Another small group of agents could be statistically worse and the implications would be the same…unlikely due to chance…something about those agents and their process/approach is not as good as the rest of the floor.

So yes, that was a correct interpretation of “statistically different,” but we aren’t done yet. Some of you are probably thinking that I want to talk about “practically different,” meaning some differences are statistically significant but not practically significant. While also true, that’s a minor point.

Key insights emerge from a reframe: this group of 100 agents is the output of a process. Normally, we only think of call center agents as producing outputs – answered calls, satisfied customers. But the performance of this group of agents is also the output of a process or, more accurately, a series of processes.

the performance of this group of agents is also the output of a process

What process? It goes by different names. Some refer to it under the umbrella of the Employee Lifecycle process. Some speak of the individual processes: recruiting, hiring, training, compensating, and performance managing (agent metrics, coaching, job aides, etc.) processes.

There are systems in place to conduct all those activities. And the output of those activities is the current group of agents you have on the floor. Do a better job of recruiting and the performance output distribution will improve. Improve the validity of your selection process and your performance distribution will improve. Train better and, well, you get the idea.

Different Implications and Approaches to Managing Statistically Worse and Statistically Better Agents

Here is the first important implication of statistically different performance. If you have three agents that are statistically worse, it is highly likely you can let those agents go, and then recruit, hire, train etc. three replacements, and those replacements will perform significantly better (in fact, there is over a 95% chance all three replacements recruited, hired and trained with your existing processes would be better than the agents you let go).

If you have three agents that are statistically worse, it is highly likely you can let those agents go

The same would not be true if you randomly picked three agents at, say, the 20th percentile of floor performance and fired them. When you recruited, hired, trained etc their three replacements, there is only a 50% chance all three of those replacement agents would perform better than the three you cut loose.

The second important implication has to do with how statistically different agents are managed. Agents that are statistically worse (assuming these are not brand new agents and their performance has stabilized) should be put on a short leash and given a modest amount of remedial coaching/training. If their performance improves, great. If not, let them go and hire replacements. Don’t mess around.

Agents that are statistically worse should be put on a short leash and given a modest amount of remedial coaching/training

For the agents that are statistically better, there are two important implications. First, unlike the agents that are statistically worse, if the better agents quit or take jobs off the phone, there is almost a zero chance you will be able to recruit, hire, train three new agents that will come anywhere near the performance of the three that left. In short, you don’t want to lose them because there is little chance you will be able to replace them with agents that will perform at that high a level.

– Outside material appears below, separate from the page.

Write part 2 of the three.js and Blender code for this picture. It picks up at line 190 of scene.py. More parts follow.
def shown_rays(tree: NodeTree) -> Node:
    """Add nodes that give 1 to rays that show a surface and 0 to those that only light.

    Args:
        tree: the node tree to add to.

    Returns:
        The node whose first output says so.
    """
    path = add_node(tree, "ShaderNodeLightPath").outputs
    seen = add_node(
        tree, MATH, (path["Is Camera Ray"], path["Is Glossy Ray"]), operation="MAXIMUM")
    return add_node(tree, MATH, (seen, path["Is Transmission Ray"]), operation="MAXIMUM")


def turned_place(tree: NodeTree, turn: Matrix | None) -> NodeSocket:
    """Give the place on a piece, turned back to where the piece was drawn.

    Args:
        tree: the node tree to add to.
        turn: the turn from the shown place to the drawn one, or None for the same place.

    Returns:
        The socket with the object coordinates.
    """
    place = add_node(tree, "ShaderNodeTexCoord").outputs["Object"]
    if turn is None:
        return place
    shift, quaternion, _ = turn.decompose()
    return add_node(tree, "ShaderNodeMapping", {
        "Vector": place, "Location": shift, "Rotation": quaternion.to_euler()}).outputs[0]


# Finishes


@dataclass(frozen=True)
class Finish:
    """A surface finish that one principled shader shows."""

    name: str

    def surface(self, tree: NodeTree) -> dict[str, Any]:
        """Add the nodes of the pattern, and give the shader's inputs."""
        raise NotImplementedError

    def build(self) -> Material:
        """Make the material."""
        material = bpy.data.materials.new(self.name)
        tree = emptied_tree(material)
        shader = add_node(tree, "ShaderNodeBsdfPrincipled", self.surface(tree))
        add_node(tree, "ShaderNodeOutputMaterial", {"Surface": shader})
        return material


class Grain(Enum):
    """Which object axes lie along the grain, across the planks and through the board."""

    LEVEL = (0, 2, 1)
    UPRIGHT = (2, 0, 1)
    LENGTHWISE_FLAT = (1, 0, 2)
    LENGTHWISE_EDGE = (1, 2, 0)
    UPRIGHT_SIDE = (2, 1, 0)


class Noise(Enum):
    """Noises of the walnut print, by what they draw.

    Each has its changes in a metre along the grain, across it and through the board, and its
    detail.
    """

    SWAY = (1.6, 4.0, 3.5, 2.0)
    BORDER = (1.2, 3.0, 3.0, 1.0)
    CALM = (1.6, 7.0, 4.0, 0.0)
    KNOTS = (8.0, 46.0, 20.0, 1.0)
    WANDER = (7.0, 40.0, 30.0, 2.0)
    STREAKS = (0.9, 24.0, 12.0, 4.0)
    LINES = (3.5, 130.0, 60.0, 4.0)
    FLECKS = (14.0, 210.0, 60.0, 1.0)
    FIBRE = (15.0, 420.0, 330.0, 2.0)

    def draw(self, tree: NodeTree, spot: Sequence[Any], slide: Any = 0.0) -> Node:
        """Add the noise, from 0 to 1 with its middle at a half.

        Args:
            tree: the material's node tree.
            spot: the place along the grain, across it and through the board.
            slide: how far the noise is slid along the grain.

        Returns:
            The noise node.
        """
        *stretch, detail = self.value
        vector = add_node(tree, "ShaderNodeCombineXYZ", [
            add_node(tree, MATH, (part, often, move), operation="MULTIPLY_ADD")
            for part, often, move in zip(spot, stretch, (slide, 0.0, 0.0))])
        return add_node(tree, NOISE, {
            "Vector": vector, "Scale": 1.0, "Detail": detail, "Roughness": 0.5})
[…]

As such, you should do whatever you have to keep these agents on the phones. Raise their base pay. Give them variable comp for maintaining their high performance. Make them take a pay cut if they want to get off the phones, which is what every agent is dying to do, so they have to think twice.

Second, these statistically better agents need to be studied. What are they doing differently? Is their tone different? Are they more polite? Have they developed short-cuts? Have they developed helpful job aides? Are they more persistent? Are they smarter? Do they have less of an accent?

There is a good chance you can identify some likely causes that can be incorporated into the Recruiting, Hiring, Training, and Performance Management processes that will, over time, lift the performance of the entire floor. For example, let’s say the better agents seem to be some of the smartest agents on the floor. This suggests that you should be using a Cognitive Ability test to hire all your agents. If the best agents have developed some useful job aides or shortcuts, why couldn’t they be disseminated to everyone?

If the best agents have developed some useful job aides or shortcuts, why couldn’t they be disseminated to everyone?  

But there is zero chance of identifying these best practices and leveraging them unless you study these statistically better agents. The sad reality is that this is almost the exact opposite of what most call centers do. They not only don’t study their best agents, they actually ignore them. The Quality Monitoring team thinks, “They’re doing fine…I don’t need to spend a minute monitoring them. Let me focus on these agents that are below the 50th percentile.”

Key Takeaways

Really the most important conclusion here is that if you are not looking for statistical differences between your agents, then you are missing critically important information that can be used to improve your operation, which is exactly what is happening in most call centers.

For some reason, many if not most call centers seem to be allergic to statistics. There are plenty of “call stats,” but astonishingly little understanding of statistics like Analysis of Variance or Analysis of Means or Control Charts to help you look for, understand, and learn from real difference in performance.

Call Centers seem quite happy looking at Quartiles, as if they were a meaningful place to draw lines in the sand. They give up on the 4th quartile or bottom 25% of agents and fire them. Or they try to make their lives miserable and hope they quit despite the fact that the resulting turnover adds real costs and, as explained above, there is a low probability the replacement agents will be better.

They often ignore the top two quartiles as well. They say, “Why spend any time coaching them since they are already better than average?” The result is they devote all their coaching resources to trying to get the 3rd quartile “over the (mean) hump.”

The truth is every group of agents can be put into a distribution and sorted into quartiles on any metric.

Approaches like this make W. Edwards Deming roll over in his grave. The truth is every group of agents can be put into a distribution and sorted into quartiles on any metric. Quartiles are a fact of distributions! There is always a top 25%, a bottom 25%, etc. “Treating” the 3rd quartile agents with coaching is akin to treating common cause variation as special cause variation. Even Green Belts know this adds variation to the system and does not help it improve.

However not every distribution of agent performance contains statistical differences. The statistically different agents are special cause variation. And “treating” them…appropriately…helps the system improve.

Manufacturing has been using statistics to improve their operations for over four decades. In the era of Big Data, the dissembling coming out of Call Centers on why they are not doing the same is not only boring, it perpetuates the mediocre, same-as-it-ever-was, results.